Waktu dimana make up sudah di wajah, seragam sudah melekat di badan, dan staff id sudah tersemat di dada, action adalah hal utama dan pertama yang harus dilakukan. Senyum, segala antusias dan keramahan harus ditempel lengket-lengket di mimik wajah, begitu juga body language dan intonasi suara. Bahkan ketika kita baru putus dari kekasih yang sudah bertahun-tahun bersama, atau sedang sakit, ataupun didera masalah keluarga yang membuat kepala terasa berdenyut-denyut. Lupakan semunya, buang semuanya untuk sementara waktu, kunci semuanya dalam locker beserta dengan hati. Hati adalah yang paling wajib ditinggalkan sebelum flight dimulai. Seorang senior pernah berkata, hati ditinggalkan supaya tidak lecet, lebam ataupun trauma oleh kondisi, situasi dan manusia di tempat kerja. Semua action tadi dimulai bahkan sebelum kaki menginjak lantai aircraft. Tepatnya semua dimulai ketika menginjak lantai airport terutama briefing room. Karena pengalaman mengajarkan banyak hal.
Dulu sekali, waktu masih dibilang ‘very very junior’, seorang senior memelototiku karena memegang handphone dan berjalan bongkok menuju briefing room.

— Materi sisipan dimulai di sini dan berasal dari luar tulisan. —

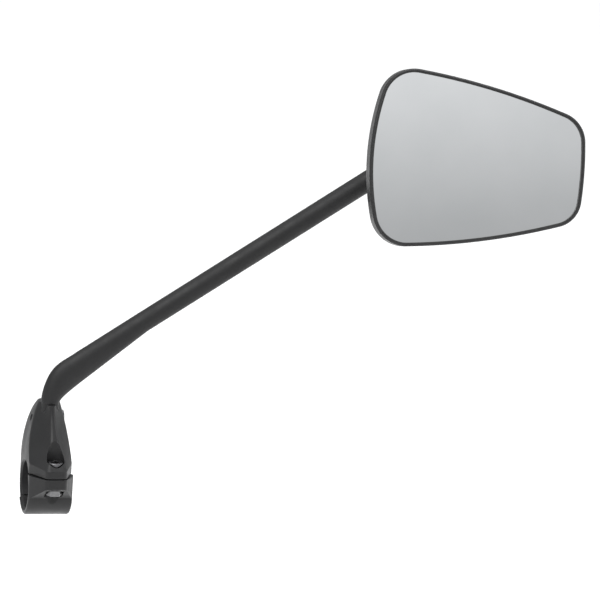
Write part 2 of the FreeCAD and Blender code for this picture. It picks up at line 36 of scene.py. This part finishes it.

Seorang maha senior juga membentakku di briefing room karena dia merasa aku ‘lack smile’ sejak itu aku tersenyum nonstop dan merasa muscle pipiku jadi kaku dan gigiku jadi kedinginan karena AC briefing room yang sedingin kutub utara. Baru-baru ini juga, aku sakit ringan dan memaksa diri untuk terbang, seorang maha senior lain menuduhku memberinya ‘black face’ karena mukaku yang sedikit saja pucat dan wajah yang sedikit saja layu, padahal aku sudah berusaha pasang senyum. Mungkin lain kali aku perlu blush on yang lebih pink. Setelah menuduhku memberinya black face, dia memintaku keluar dari flightnya kalau-kalau lain kali aku datang dengan wajah yang sama. Aku merasa perlu berhitung lagi, jika setiap kali sakit ringan aku harus izin sakit maka setahun aku bisa punya puluhan Medical Letter. Dimana itu artinya adalah sebuah ajang coffee and tea bersama HRD. Itu rasanya seperti masuk pengadilan kelas berat.  Ketika kutimbang-timbang lagi segi positifnya, setidaknya aku belajar untuk tampil (over) professional disini.